Reports of wildlife straying into human habitats in Kenya have increased in recent years as the animals come under growing pressure with cities expanding into ancient migration and hunting grounds.
But the police force — under-equipped, badly paid and trained — also has a poor reputation in the East African country, often coming under scrutiny over the alleged use of excessive force and unlawful killings, especially in poor neighbourhoods.
Lenku described Thursday’s deaths as “unfortunate” and vowed a full investigation.
“These deaths could have been avoided with a little more understanding that the local communities are getting frustrated by the loss of human lives to wildlife,” he said in an earlier statement.
Kenya’s police watchdog, the Independent Policing Oversight Authority (IPOA), announced a probe into the deaths, saying it had dispatched a rapid response team to interview the survivors and seek ballistic examination reports.
“On completion of the investigations, where fault is found, the authority shall make recommendations, including but not limited to prosecution,” it said in a statement.

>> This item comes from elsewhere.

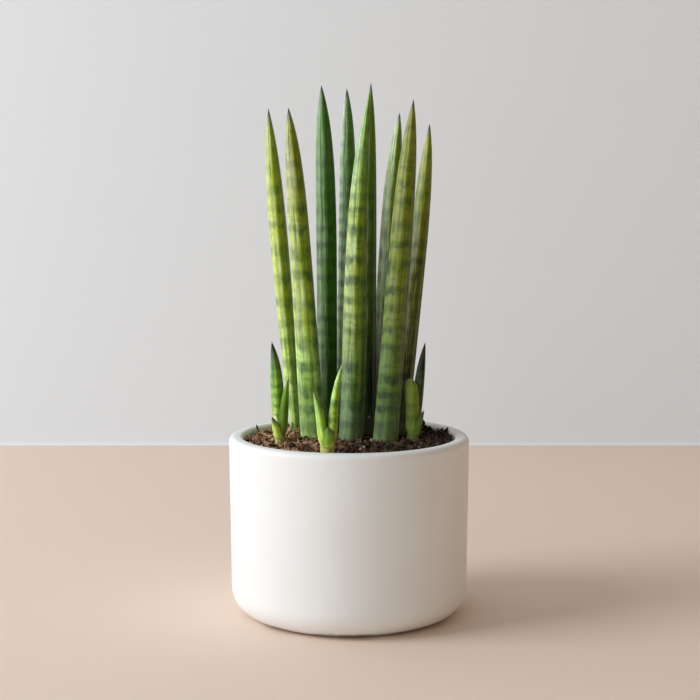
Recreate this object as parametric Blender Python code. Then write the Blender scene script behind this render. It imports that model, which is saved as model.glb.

The IPOA was established by parliament in 2011 to provide civilian oversight of a powerful institution whose reputation also ranks among Kenya’s most corrupt.
But only a handful of officers have been convicted as a result of IPOA investigations, even though the body has examined more than 6,000 cases of police misconduct according to data covering the period from its inception to June 2020.
Activists largely defend IPOA’s track record, saying police frustrate the body’s inquiries by refusing to cooperate.